I didn't realize how much discipline it takes to actually seek Him out. I regret every moment I replaced Him with something else. I really missed this peace that I drove away myself. I cannot wait for the future and all that He has planned for me. I am so excited for now and for the first time ...I am really embracing the life that I was meant to live.

Monday, October 25, 2010

i'll never say that i'll never love.

Did I really just delete half a year of journal entries earlier this week? I did. There was something about cookie recipes and themes of uncertainty that left me almost afraid to look back.

I'm starting over (again) with a lot of things in life, and from now on, everything stays (good or bad).

So much has happened, and I am finally growing into my skin.

This has been overdue. I am so excited for what God has to offer for my life.

Tuesday, April 20, 2010

COMPANY SPOTLIGHT: "HOME" by jasmine



(look at that dress! she made it. isn't it lovely?)

As we were pacing around the basketball court outside of our small Christian school, Jasmine decided that she was going to plot out our futures. I was going to marry a surfer, she was going to marry a chef, and our other friend, Lexy would join the CIA. However arbitrary this was, we somehow held on so close to those predictions as though they really would happen one day (just because she said that they would). Of course, she was joking. This was nearly ten years ago and we have come so far since then.

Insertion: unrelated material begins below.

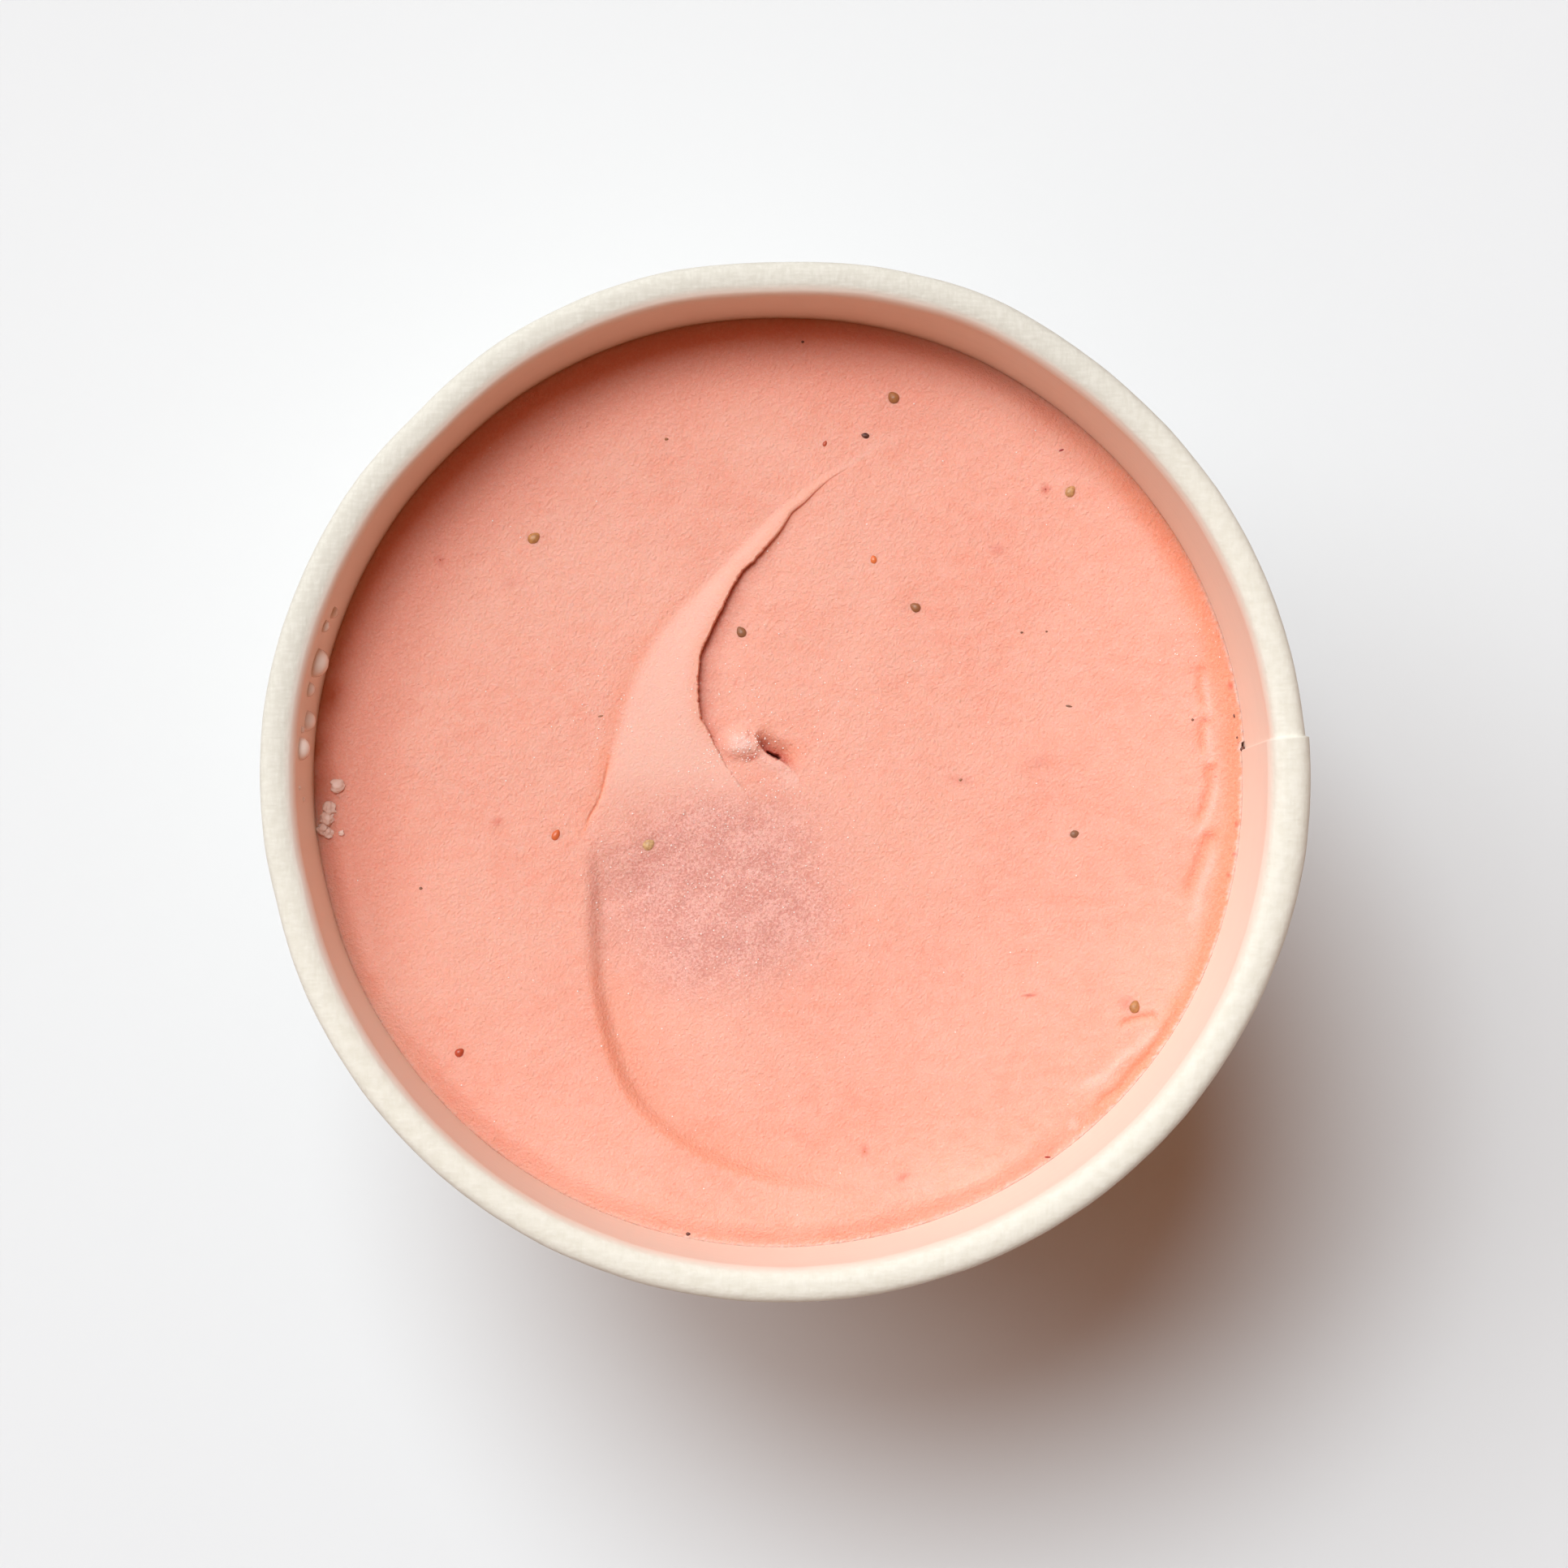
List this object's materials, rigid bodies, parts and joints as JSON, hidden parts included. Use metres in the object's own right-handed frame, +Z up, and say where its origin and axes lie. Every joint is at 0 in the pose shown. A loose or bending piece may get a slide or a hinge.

Our perfect lives of Victorian houses, small towns, adventures around Dover somehow became overshadowed by college, relationships, and her big move to North Carolina. Without getting into much detail, Jasmine was the girl that other girls hated and boys loved until she lost her New England identity of a beauty queen with her move to the South. The former Miss Teen New Hampshire candidate went to North Carolina with the intention to live her life in the most genuine way possible.

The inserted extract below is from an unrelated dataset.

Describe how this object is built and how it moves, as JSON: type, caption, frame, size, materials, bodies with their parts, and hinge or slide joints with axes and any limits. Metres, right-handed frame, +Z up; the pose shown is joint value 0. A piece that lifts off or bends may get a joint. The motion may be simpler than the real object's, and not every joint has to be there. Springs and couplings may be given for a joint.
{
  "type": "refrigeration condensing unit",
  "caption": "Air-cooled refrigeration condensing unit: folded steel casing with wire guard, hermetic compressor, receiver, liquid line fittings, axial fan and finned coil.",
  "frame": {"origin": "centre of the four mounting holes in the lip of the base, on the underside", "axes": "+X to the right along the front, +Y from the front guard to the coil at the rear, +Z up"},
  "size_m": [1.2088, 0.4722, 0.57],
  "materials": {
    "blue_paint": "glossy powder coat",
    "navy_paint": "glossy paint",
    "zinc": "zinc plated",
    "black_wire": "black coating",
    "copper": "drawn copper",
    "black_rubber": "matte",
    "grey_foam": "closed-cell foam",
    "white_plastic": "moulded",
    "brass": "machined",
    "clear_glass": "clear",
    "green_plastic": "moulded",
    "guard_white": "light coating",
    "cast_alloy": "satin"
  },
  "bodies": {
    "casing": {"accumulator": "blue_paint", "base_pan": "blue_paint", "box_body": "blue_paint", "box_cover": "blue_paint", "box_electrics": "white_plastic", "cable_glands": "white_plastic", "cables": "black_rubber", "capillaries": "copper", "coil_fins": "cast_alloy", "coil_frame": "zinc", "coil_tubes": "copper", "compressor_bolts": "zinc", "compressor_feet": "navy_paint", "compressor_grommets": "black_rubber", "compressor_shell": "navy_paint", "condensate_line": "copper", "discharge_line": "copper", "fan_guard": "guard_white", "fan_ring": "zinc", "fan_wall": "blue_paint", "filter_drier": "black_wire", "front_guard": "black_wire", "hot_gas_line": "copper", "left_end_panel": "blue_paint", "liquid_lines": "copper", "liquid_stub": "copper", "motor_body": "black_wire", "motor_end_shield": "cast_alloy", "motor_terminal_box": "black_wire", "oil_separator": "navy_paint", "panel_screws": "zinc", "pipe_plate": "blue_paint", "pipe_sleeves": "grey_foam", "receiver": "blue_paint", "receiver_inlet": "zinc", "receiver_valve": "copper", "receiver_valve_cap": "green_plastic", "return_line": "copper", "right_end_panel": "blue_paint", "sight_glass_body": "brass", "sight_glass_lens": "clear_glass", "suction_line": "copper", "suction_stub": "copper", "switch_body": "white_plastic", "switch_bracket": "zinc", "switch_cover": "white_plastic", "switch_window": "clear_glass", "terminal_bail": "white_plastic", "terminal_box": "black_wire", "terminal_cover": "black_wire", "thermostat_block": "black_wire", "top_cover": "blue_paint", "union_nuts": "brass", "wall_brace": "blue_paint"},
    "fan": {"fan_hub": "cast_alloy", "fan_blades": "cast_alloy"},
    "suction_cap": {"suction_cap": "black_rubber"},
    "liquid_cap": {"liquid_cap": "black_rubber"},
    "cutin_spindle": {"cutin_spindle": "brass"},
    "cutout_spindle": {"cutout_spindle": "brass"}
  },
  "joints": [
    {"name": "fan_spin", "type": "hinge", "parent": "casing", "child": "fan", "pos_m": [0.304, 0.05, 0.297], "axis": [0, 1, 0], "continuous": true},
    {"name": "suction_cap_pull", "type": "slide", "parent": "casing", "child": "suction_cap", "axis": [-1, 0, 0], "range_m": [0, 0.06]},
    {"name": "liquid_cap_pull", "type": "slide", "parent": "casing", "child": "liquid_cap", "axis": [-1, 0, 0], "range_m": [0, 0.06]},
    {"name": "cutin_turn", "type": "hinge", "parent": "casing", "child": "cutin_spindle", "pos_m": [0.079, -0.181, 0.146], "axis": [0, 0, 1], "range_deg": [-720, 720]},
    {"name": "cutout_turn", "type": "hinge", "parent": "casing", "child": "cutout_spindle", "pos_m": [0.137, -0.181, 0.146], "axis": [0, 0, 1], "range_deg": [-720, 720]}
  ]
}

And so she did. She traded her crown for a sewing kit and a pair of torn jeans.

She now has her own little clothing line called "HOME" (how perfect), to reflect all of the good times that we shared with our friends and family back in those small towns of New Hampshire. The line consists of beautiful summer dresses and shirts that remind me of Mod Cloth and Zooey Deschanel. Check it out, you won't be disappointed. I promise that she will be your new favorite designer.

C: What is your company's name and how did it start?
J: My company's name is called Home..and our little "catch phrase" is your heart, my home. Oh goodness it all started when my bf and I decided to make a baby blanket. After that I went on a sewing fever. I couldn't stop sewing so we eventually came up with the idea of opening our own little shop on Etsy. Home is a word that has a lot of meaning to me as well. It represents my home town Dover (603!), it also represent the feeling I get with my bf. Also, the song "Home" is wonderful. So all in all it started with a fever that grew and a great boyfriend to keep be inspired.

C: What inspires you to create these lovely designs?
J: Everything around me really! Also just anything feminine, floral, and just down right pretty. I go to the store and just pick out things I like and later come up with what they will become.

C: I know that you were once a candidate for Miss Teen NH and also modeled, but you've come so far along since then. Who are you now and what is some advice that you can give to girls to inspire natural beauty?
J: I feel as if now I have a better understanding of who I am and that is a creative person. I love designing and making things! I can't imagine not doing that now. I am also much more comfortable with who I am, less makeup and less messing with hair straighteners haha. My advice is less is more really, I know it may be over used but its so true! Keep the make up down the bare minimums. Your skin will feel so much better and so will you. Your natural features will shine through. Also with my line I try to make everything as comfortable as possible. Being beautiful shouldn't be painful. Who wants to wear a painful dress or shirt anyways? So softer fabrics, less suffocating zippers, and just plain old comfort. Be comfortable in who you are, thats really what makes a girl beautiful.

C: What do you value most in life and why?
J: Thats a tough one I'll list my top three. My wonderful family, I don't know what I'd do with out them. My dad is my hero and I wouldn't be where I am today with out him. Second, my amazing friends ( like you!) and boyfriend. They give me strength, smiles, and amazing times. Lastly, the little things. Such as warm sunshine, chocolate chip pancakes at midnight, and everything in between. I love my life, and I am so blessed.


Check out Jasmine's ETSY: http://www.etsy.com/shop/ohcupcakes

Thursday, February 11, 2010

we planted our kisses where the wild berries grow



Sometimes there is nothing better in life than falling asleep happy after a day filled with peppermint ice cream on a snowy day, beautiful smiles, and a reading of the Psalms.

I'm slowly getting over California, trying to accept what God has been telling me -- which is essentially that it is not my time. I'm sad to say that I still don't understand why, but I know that the answers will come in time. I have no regrets, but there are days when New England just feels too lonely.

I'm finding hope in spring. Lately, I've been trying to renew all that I have seemed to lost through time; it has been a mixture of something painful and paradoxically beautiful at the same time. For two years, I have been in attempt to recover and move forward at the same time, it's becoming more difficult than I ever expected, but things are looking up. I keep thinking about something someone told me nearly five years ago -- that my mind was this beautiful mess that will never be aligned with the life that I would be living. I've worked through my teenage years trying to fight that concept, and slowly, with the help of so many people I am finally able to pursue whatever it is that I want for my life -- whether it be my future career or whatever it is I choose do to this summer.

For the first time in a long time, I can't wait for whatever life has in store for me.

Wednesday, February 10, 2010

and it was a good start.



Happy (almost) Valentine's Day!


All I want to do is dance to Fair and watch Garden State. I think that women romanticize their lives too much.